Pierre Nkurunziza est au pouvoir depuis 2005. Il détourne avec son clan une grande partie des richesses du pays, l’un des plus pauvres du monde. En octobre dernier, un scandale avait ainsi éclaté à propos de l’octroi sans appel d’offres d’une licence d’exploitation du nickel à une société sud-africaine. Celle-ci avait en retour versé de l’argent sur le compte présidentiel « Appui aux bonnes initiatives » et fait cadeau à sa femme d’un somptueux véhicule. L’achat d’un avion présidentiel, avec des fonds destinés à équiper les soldats burundais intervenant dans la mission de l’Union Africaine en Somalie, a lui aussi défrayé la chronique.

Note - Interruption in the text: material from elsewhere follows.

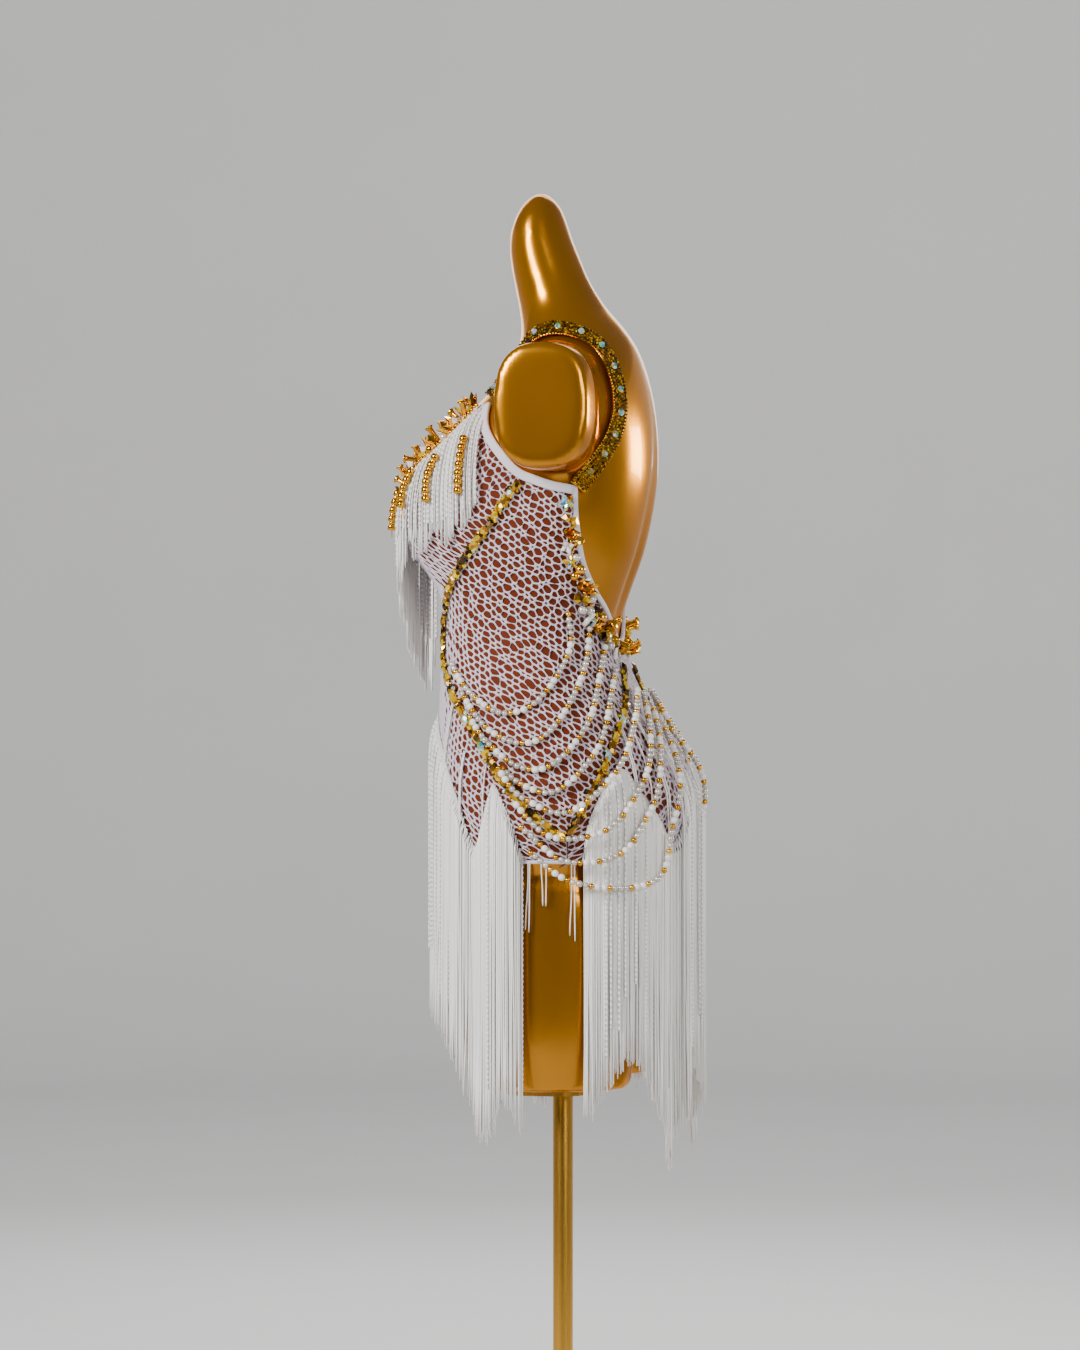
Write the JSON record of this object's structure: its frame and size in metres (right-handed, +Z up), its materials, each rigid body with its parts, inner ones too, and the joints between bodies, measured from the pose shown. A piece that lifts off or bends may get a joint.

Nkurunziza fait régner la terreur. De nombreux opposants ont été assassinés. La milice de jeunes du président, les Imbonerakure, impose sa loi dans les quartiers et les villages, où elle marque en ce moment les portes des opposants, les désignant ainsi à un futur massacre. Dans ces conditions, plus de 100 000 Burundais ont déjà fui vers les pays voisins, Rwanda, Tanzanie ou République démocratique du Congo.
Aujourd’hui, Nkurunziza s’accroche au pouvoir et à la source de revenus qu’il signifie. Les grandes puissances, et notamment les États-Unis, s’en inquiètent. Elles ne souhaitent pas voir se reproduire un scénario semblable à celui du Burkina Faso, où l’obstination du président Bozizé avait abouti à une insurrection populaire. Comme ailleurs en Afrique, elles préféreraient réussir à persuader les dictateurs en place de passer en douceur le relais à d’autres hommes prêts à servir l’impérialisme, quitte à s’enrichir au passage, et il n’en manque pas.
Mais, pour la population, le problème est tout autre. Pour se débarrasser de ce régime corrompu, il s’agit d’abord de ne pas se laisser diviser, notamment entre Hutus et Tutsis. Comme au Rwanda, qui formait avant l’indépendance en 1962 une seule colonie avec le Burundi, les anciens colonisateurs belges ont attisé les oppositions ethniques. En octobre 1993, le coup d’État pendant lequel avait été assassiné le président hutu Melchior Ndadaye avait plongé le pays dans une guerre civile qui avait précédé celle du Rwanda voisin. Les rivalités entre les deux communautés avaient été exacerbées par les dirigeants politiques et, lorsque le conflit se termina en 2005, des centaines de milliers de Burundais avaient péri.
Ces oppositions semblaient avoir été surmontées ces dernières années, mais l’entourage de Nkurunziza tente de les attiser à nouveau, stigmatisant par exemple les quartiers révoltés comme des repaires de Tutsis.
Nkurunziza semble prêt à tout pour garder le pouvoir. Mais malgré la répression, nombreux sont ceux qui ne veulent pas lui accorder de sursis et sont prêts à risquer leur vie dans la rue pour le dire.